Tiny (0.75 mm) beetle larvae swept up from a wood floor with
moisture "issues". The likely diagnosis is some kind of plaster or mold
beetle. Within weeks adult beetles will be infesting the home and
puzzling everyone as to their identity. 
I have always wanted to see (but never have seen) the immature stages of these beetles feeding in walls on building materials; and I've never heard of anyone else having seen them either.  Our deductions about what plaster and mold beetles are doing indoors are based on these beetles' biology, what they are known to feed on, and accounts of when and how the adult beetles appear. 

I recently received a sample from a PMP that comes close to providing "smoking gun" evidence for how these beetles come to infest buildings.  The sample consisted of thousands of the tiniest larvae swept up from a wooden floor (see picture).  As expected, the floor reportedly had moisture issues. Somewhere, hidden under the glued-down flooring of that home,  I imagined millions of "plaster beetles" breeding while feeding on mold spores and fungi associated with the slowly rotting wood.

Most plaster beetle problems can be solved by eliminating the source of moisture (and patience).  In new homes that were exposed to the elements during construction, properly designed and installed HVAC systems should eventually drive down humidity in the walls and floors. It may take multiple months, but eventually these beetles will disappear as molds desiccate and go dormant.

Wooden floors glued to concrete slab foundations pose a different challenge, as my wife and I learned the hard way.  We paid a contractor who assured us he had successfully installed many wood floors as glue downs on concrete slab foundations (the most common house foundation in our area). A few months after installation we noticed cupping and buckling of the new floor.  A moisture meter showed high (up to 20%) moisture in parts of the installed flooring. We had no water leaks under the house, but natural moisture exists under any concrete slab.  We got off relatively easily by pulling up all warped sections of flooring, putting down a chemical moisture barrier (usually epoxy or urethane based), reinstalling the wood and having the whole floor hand-scraped to hide further imperfections. Over ten years later we've not had any more problems, but I learned my lesson.  There are plenty of contractors out there who do not plan for moisture, and hardwood floors will fail because of it.

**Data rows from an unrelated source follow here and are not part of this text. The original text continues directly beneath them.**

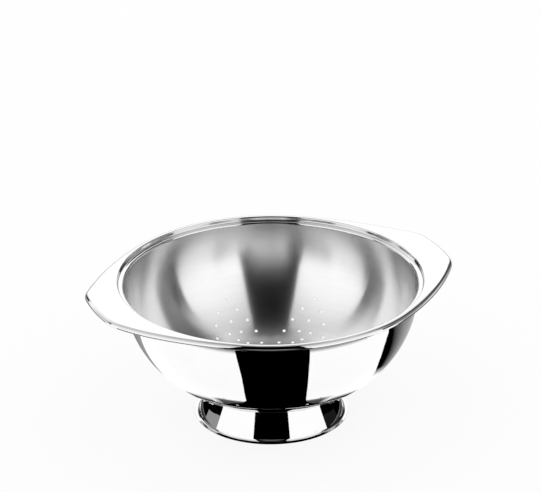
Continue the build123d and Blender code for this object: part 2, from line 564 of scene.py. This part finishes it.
def weld_mesh():
    """Build the weld marks: flush discs with a pressed dimple and a low ridge round it."""
    points, faces = [], []
    rings = len(WELD_SECTION) - 1
    for weld in range(WELD_COUNT):
        turn = 2 * pi * weld / WELD_COUNT
        x, y = WELD_CIRCLE_RADIUS * cos(turn), WELD_CIRCLE_RADIUS * sin(turn)
        center = Vector((x, y, FOOT_HEIGHT - SHEET))
        base = len(points)
        for radius, proud in WELD_SECTION[1:]:
            for side in range(WELD_SIDES):
                angle = 2 * pi * side / WELD_SIDES
                points.append(center + Vector((radius * cos(angle), radius * sin(angle), -proud)))
        points.append(center - Vector((0, 0, WELD_SECTION[0][1])))
        points.append(center - Vector((0, 0, WELD_SECTION[-1][1])))
        middle, back = base + rings * WELD_SIDES, base + rings * WELD_SIDES + 1
        last = base + (rings - 1) * WELD_SIDES
        for side in range(WELD_SIDES):
            after = (side + 1) % WELD_SIDES
            faces.append((middle, base + after, base + side))
            for ring in range(rings - 1):
                low, high = base + ring * WELD_SIDES, base + (ring + 1) * WELD_SIDES
                faces.append((low + side, low + after, high + after, high + side))
            faces.append((back, last + side, last + after))
    mesh = bpy.data.meshes.new("weld_marks")
    mesh.from_pydata([point * MM for point in points], [], faces)
    mesh.shade_smooth()
    return mesh


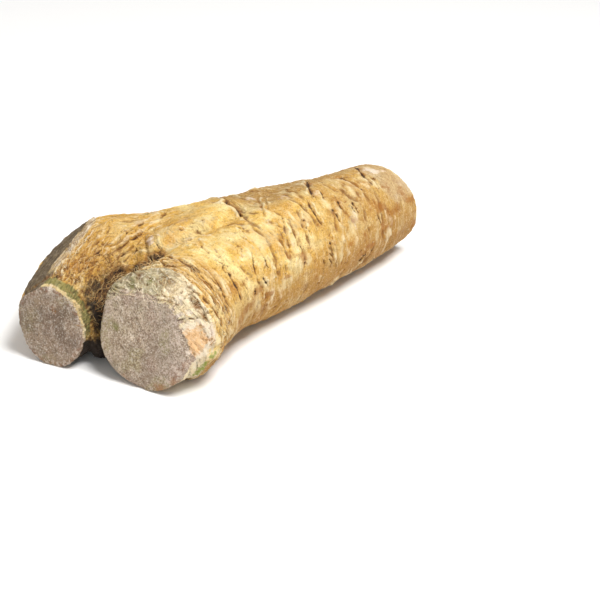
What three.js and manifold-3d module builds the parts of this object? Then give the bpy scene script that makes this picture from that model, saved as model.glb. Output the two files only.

An unidentified cossonine weevil (2 mm) collected from a home with
moisture problems.  The presence of similar-looking beetles
should alert PMPs to likely moisture issues.  Note the elongated
face typical of weevils.
While we didn't have insects associated with our wood flooring, some do. Besides plaster beetles, another insect that can occur in wood floors is a group called the "wood weevils".  This is a name for beetles in the weevil subfamily Cossoninae.  I find little written about these weevils in the scientific or pest control literature, but have seen evidence from several homes where these beetles are associated with moist wood. In nature these beetles are found in damp and rotting wood--presumably the same resource that draws these beetles indoors. Unlike termites, these wood weevils don't seem capable of feeding on dry, sound wood; so treatment consists of solving the moisture issue and replacing the damaged wood. These beetles are most likely to be confused with powderpost beetles, so look carefully before diagnosing.

The next time you are faced with tiny beetles in a home that do not seem to fit the description of stored product pests, consider plaster beetles and wood weevils. They may be trying to tell you a story about your customer's home.